In mid-2018 I was a healthy, happy 52-year-old, enjoying a challenging and rewarding career and a great family life. One day in June changed my life and my family’s lives. After having increased difficulty typing and holding cutlery with my left hand, I rang my GP for an appointment. By 11 am that day I was in the Emergency Department of the Royal Brisbane and Women’s Hospital. By 8 pm that night I was shown a scan with a ‘lesion’ the size of a ping pong ball in the right hemisphere of my brain. A few days later I had surgery and was diagnosed with an aggressive brain tumour - glioblastoma multiforme (GBM). This is the kind of brain tumour that John McCain, Ted Kennedy and Beau Biden died from.
Following surgery, I had 6 weeks of radiation and concurrent chemotherapy, and a further 6 months of chemo followed. Despite this, my condition is treatable but not beatable and I live with the expectation that my cancer will recur. The treatment I had has been the standard of care since 2005. That’s 15 years since there has been a major breakthrough in treatment protocols for this type of brain cancer.
Not long ago I celebrated my 55th birthday and I admit, after my diagnosis, it was a birthday I didn’t think I’d see. I am very fortunate; I remain in good health and have had a successful return to work – a major and satisfying part of my life pre-diagnosis. I have an MRI and review every 3 months and am always anxious in the lead up to these; wondering whether this is the scan that will reveal a recurrence. But when it’s not scan season, I enjoy most of the things I used to and a few new things as well.

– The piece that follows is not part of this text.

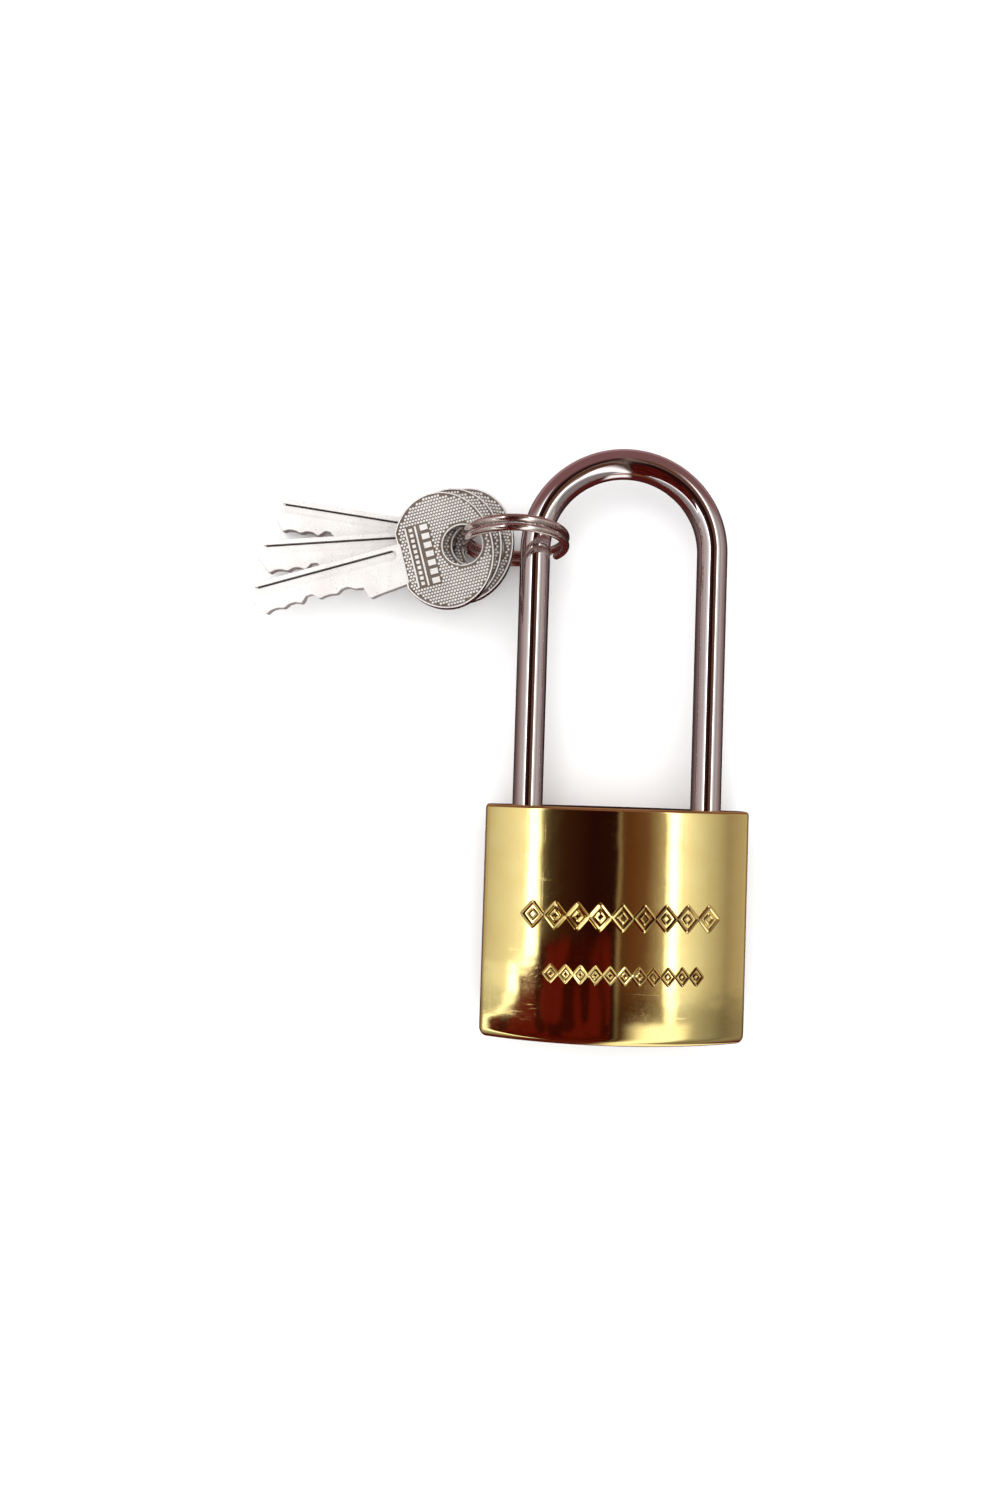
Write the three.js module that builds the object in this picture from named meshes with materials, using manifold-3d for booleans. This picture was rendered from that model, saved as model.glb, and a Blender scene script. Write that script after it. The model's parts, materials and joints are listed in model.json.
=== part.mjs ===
// Long-shackle brass padlock lying on its back, with a split ring and three keys on the
// shackle. Millimetres, +X across the body, +Y towards the bend of the shackle, +Z up.
// The origin is the middle of the body's flat resting strip; everything stands on z = 0.
import * as THREE from 'three';
import { mergeVertices } from 'three/addons/utils/BufferGeometryUtils.js';
import Module from 'manifold-3d';

const wasm = await Module();
wasm.setup();

// ---- driving dimensions -------------------------------------------------------------
const bodyWidth = 50;
const bodyHeight = 44;
const sideFlat = 4.8; // straight part of each narrow side
const faceBulge = 5.4; // rise of the rounded front and of the rounded back
const faceFacets = 13; // odd, so that the middle facet is the resting strip
const legSpacing = 34.2;
const shackleRadius = 2.9;
const shackleRise = 69.3; // from the top of the body to the outside of the bend
const shackleTravel = 13;
const plugRadius = 5.5;
const running = 0.15; // clearance round a piece in its drilled hole
const pinPitch = 3.6;
const keyCutDepths = [1.0, 0.5, 1.4, 0.8, 0.6];
const keyThickness = 2;
const keyStackPitch = 2.36;
const keySlope = THREE.MathUtils.degToRad(6);
const ringMeanRadius = 9.55;
const ringWireRadius = 0.75;
const ringTurnPitch = 1.66;
const ringLean = THREE.MathUtils.degToRad(8);

// ---- places that follow from them ---------------------------------------------------
const top = bodyHeight / 2;
const bottom = -bodyHeight / 2;
const side = bodyWidth / 2;
const faceRadius = (side * side + faceBulge * faceBulge) / (2 * faceBulge);
const faceHalfAngle = Math.asin(side / faceRadius);
const facetDrop = faceRadius * (1 - Math.cos(faceHalfAngle / faceFacets));
const midPlane = sideFlat / 2 + faceBulge - facetDrop;
const toeX = -legSpacing / 2;
const heelX = legSpacing / 2;
const legHole = shackleRadius + 0.23;
const bendY = top + shackleRise - legSpacing / 2 - shackleRadius;
const toeEnd = top - 11.5; // clears the body once the shackle is up
const heelEnd = toeEnd - 11.4;
const latchY = top - 5.5;
const crossBore = 1.75;
const latchRadius = crossBore - running;
const latchTravel = 2.4;
const noseRadius = 1.0;
const neckRadius = 1.9;
const neckLow = latchY - noseRadius - 0.3 - shackleTravel;
const neckHigh = latchY + noseRadius + 0.3;
const heelBottom = -16;
const plugTop = 9;
const camTop = plugTop + 2.3;
const nibOrbit = latchTravel / Math.SQRT2;
const grooveY = 5;
const firstPinY = bottom + 4.4;
const keySlotHalf = 4.1;
const ringCentre = new THREE.Vector3(-21, top + 50.2, ringMeanRadius + ringWireRadius + 0.05);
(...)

I have learnt a lot about brain cancer in Australia since my diagnosis - none of it good:
- brain cancer kills more children aged 1 to 14 years than any other disease and kills more people under 40 than any other cancer
- only one in five brain cancer patients will still be alive five years after their diagnosis
- for some brain cancers, such as GBM, 5-year survival is lower still at around 5%
- for Diffuse Intrinsic Pontine Glioma (DIPG), which predominantly affects very young children, survival is even lower.
New therapies to treat brain tumours are urgently needed and survival can only be improved through research and clinical trials, which depend on funding. While brain tumour patients and their families wait for effective treatments, support is vital, which is why I volunteer with the BTAA.